You might have noticed that I haven't really mentioned the plot of the film yet. That's because I'm not entirely sure I know what it is, despite the paragraphs of detailed exposition the performers recite throughout the movie. But let's be honest, the plot really isn't that important here. The Samurai Cop comes out of hiding to help his old partner Frank Washington (Mark Frazer, who seems to have barely aged in 25 years) take down the Asian mob, while several of those gangs are also at war with each other, and there's assassins and fighting and boobies, etc. There are some really great moments involving hilarious flashbacks to 1991 that use the same playbook as David Wain's recent Wet Hot American Summer: First Day of Camp series.
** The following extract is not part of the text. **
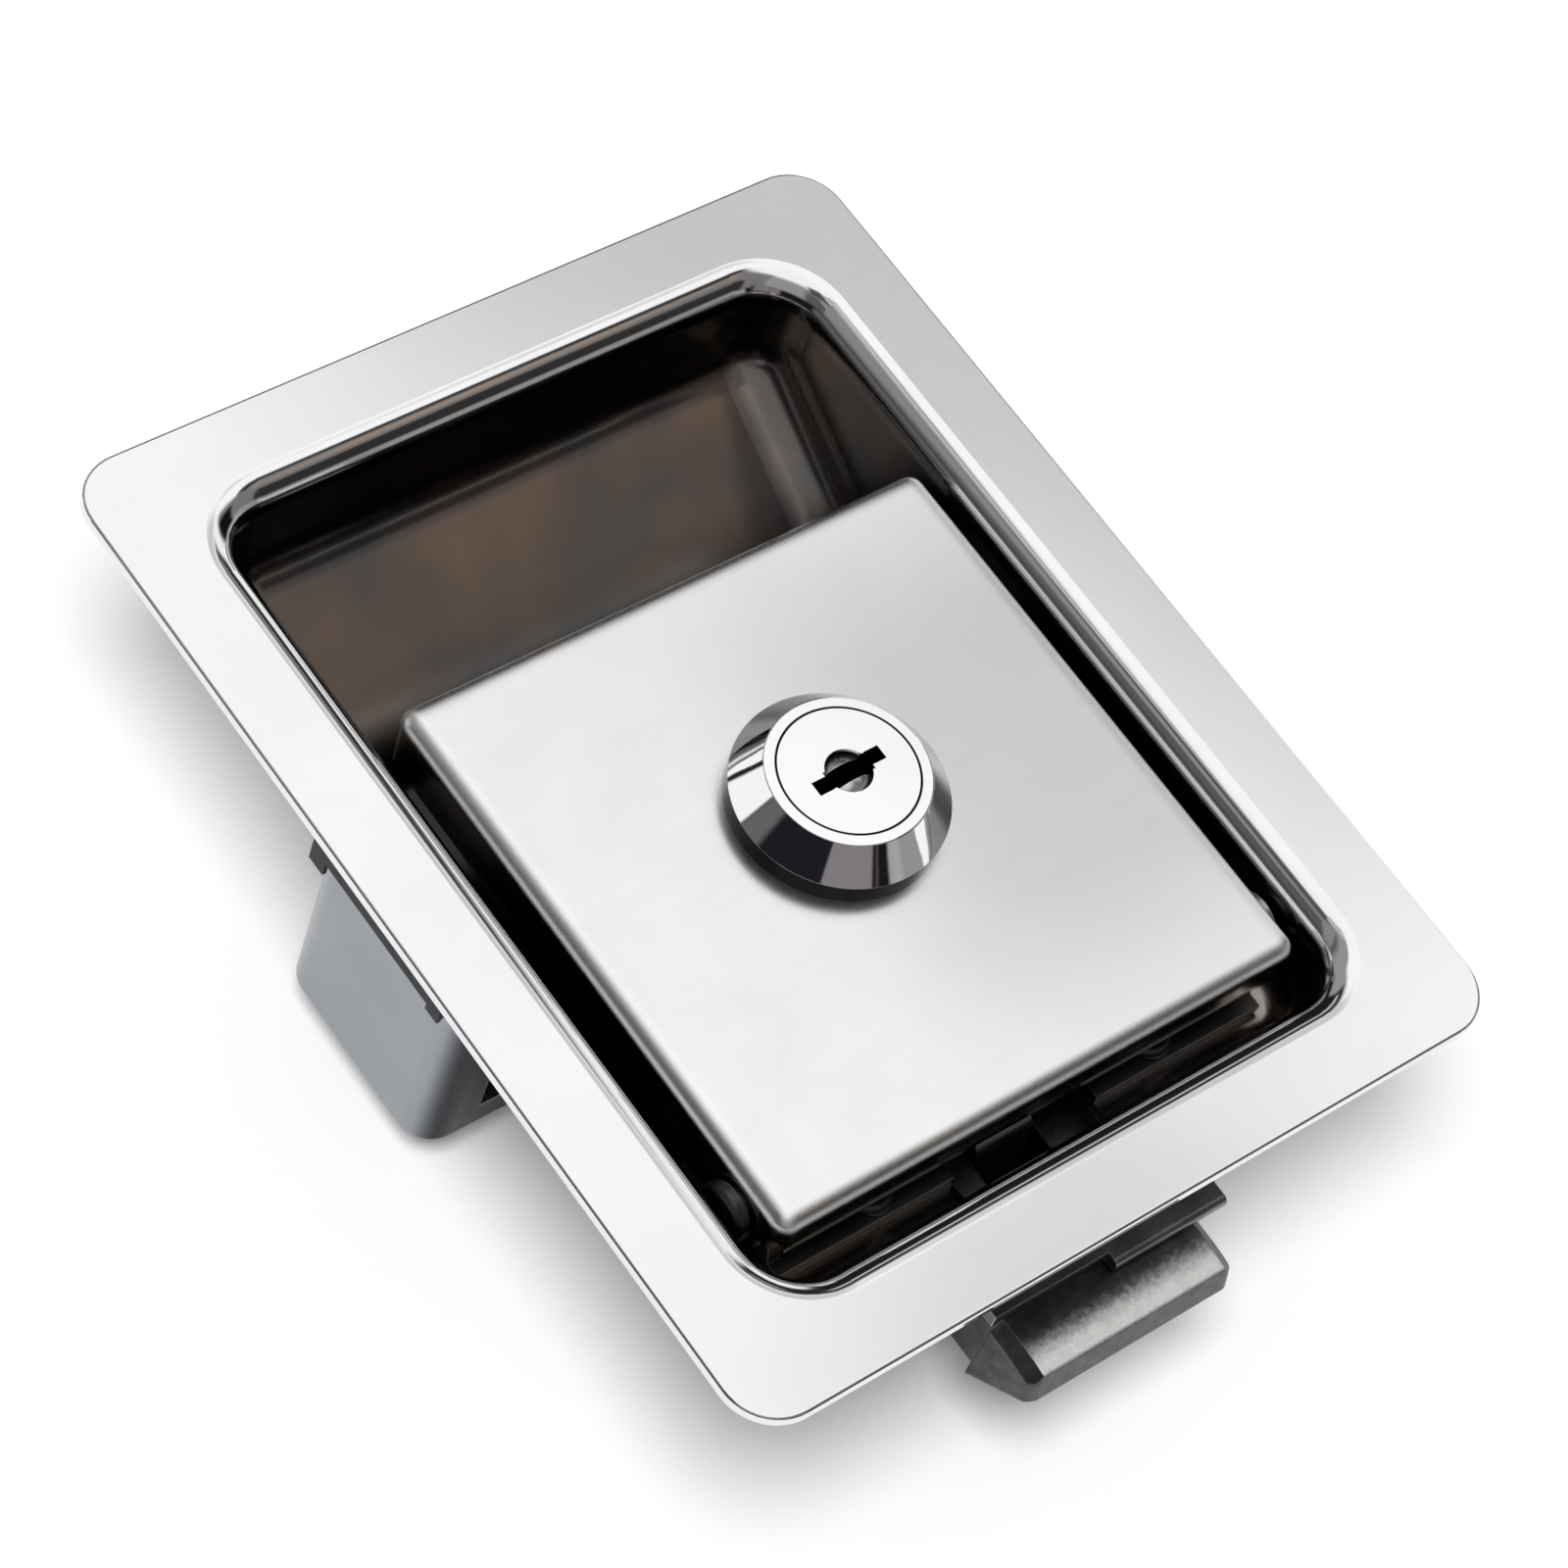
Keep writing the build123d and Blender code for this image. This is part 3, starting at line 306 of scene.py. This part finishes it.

With the exception of a slump between the 2nd and 3rd acts, which makes the film seem a little long despite only running 96 minutes, Samurai Cop 2 is one hell of a ride that's easy to get on board with and does its damndest to please the fans.
In case you couldn't tell, Samurai Cop 2: Deadly Vengeance gets a glowing endorsement from me. Sure, it's not necessarily a great film and doesn't quite hit the masterful level of whatthefuckery of the first film, but it's a lot of fun and quite an achievement in proving itself worthy of all the effort involved in resurrecting it. It knows what kind of movie it is and just tries to be an enjoyable love letter to the random acts of insanity that spawn these types of cult followings, without trying too hard to make one for itself. It may not be perfect, but it doesn't try to be. It's just a simple story about a couple of cops, a bunch of bad guys, and the way of the Samurai. What more could we ask for? Thanks for keeping it warm for me.